Bloomberg

The slowdown in sales of electric vehicles worldwide has prompted Coronation Fund Managers Ltd. to take a fresh look at South African producers of precious metals used in traditional gasoline engines.

Coronation, the country’s third-biggest private fund manager with about 667 billion rand ($37 billion) in assets, is buying stocks in beaten-down platinum miners even as it reduces holdings of the metal itself, according to Nicholas Hops, who runs the Coronation Resources Fund with Nicholas Stein.

The Cape Town-based firm has added shares of Impala PLatinum Holdings Ltd. and Northam Platinum Holdings Ltd. in recent months, betting that demand for the metal, used in exhaust systems of internal-combustion engines, will remain robust, Hops said in an interview. While both stocks have rallied this year, they still offer value after years of decline, he said.
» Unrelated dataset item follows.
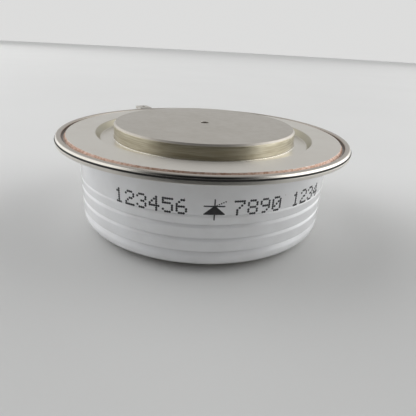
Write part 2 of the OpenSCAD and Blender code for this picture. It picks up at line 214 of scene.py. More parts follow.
def chain(name: str, points: Sequence[Vector], closed: bool) -> bpy.types.Object:
    """Draws a chain of edges by extruding one vertex from point to point.

    Args:
        name: The new object's name.
        points: The chain's points in order.
        closed: Whether an edge joins the last point to the first.

    Returns:
        The chain, left in object mode.
    """
    deselect()
    bpy.ops.mesh.primitive_plane_add(size=1)
    piece = bpy.context.object
    piece.name = name
    edit(piece)
    bpy.ops.mesh.merge(type="CENTER")
    bpy.ops.transform.translate(value=points[0])
    path = list(points) + ([points[0]] if closed else [])
    for a, b in zip(path, path[1:]):
        bpy.ops.mesh.extrude_vertices_move(TRANSFORM_OT_translate={"value": b - a})
    if closed:
        bpy.ops.mesh.select_all(action="SELECT")
        bpy.ops.mesh.remove_doubles(threshold=DOUBLES)
    bpy.ops.object.mode_set(mode="OBJECT")
    return piece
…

EV sales are still rising globally, but the rate of growth is slowing as China’s economy continues to struggle, while the subsidies and tax breaks that helped drive sales are drying up in Europe and the US. Global passenger EV sales rose 24% in 2024, down from 33% the previous year and more than 100% in 2021, according to BloombergNEF.

“We’re still heading toward battery electric vehicles being a dominant player in the global automotive market but perhaps the ramp up is a little bit longer that one might have once expected,” Hops said in an interview. That’s “extending the useful lives of precious metal-containing vehicles,” he said.

The firm has increased the weighting of Impala Platinum in its Resources Fund to 7.8% from zero, and raised Northam Platinum to 10.6% from 9.6%. Impala has gained 32% this year and Northam is up 25%. Still, both stocks remain well below their 2021 peaks.

“The selloff in platinum equities over a two- to three-year period was so big, that we decided by the latter part of last year that the stocks started to offer a lot of value again,” Hops said.

Coronation’s 1.4 billion rand Resources Fund has delivered an annualized return of 27% over the past five years, compared with 20% for the benchmark and 23% for peers, according to data compiled by Bloomberg.

While the price of platinum has risen about 10% this year, Coronation has reduced its holdings of the physical metal as the risk-reward favors the equities, Hops said. Platinum stocks have outperformed the rise in the metal’s price this year.

With the platinum market seen remaining in deficit in 2025 for a third consecutive year, according to the World Platinum Investment Council, demand for the metal will remain robust.

In addition, North American producers including Sibanye Stillwater Ltd. are restructuring their mines and cutting output of platinum-group metals, which will also favor local producers, Hops said.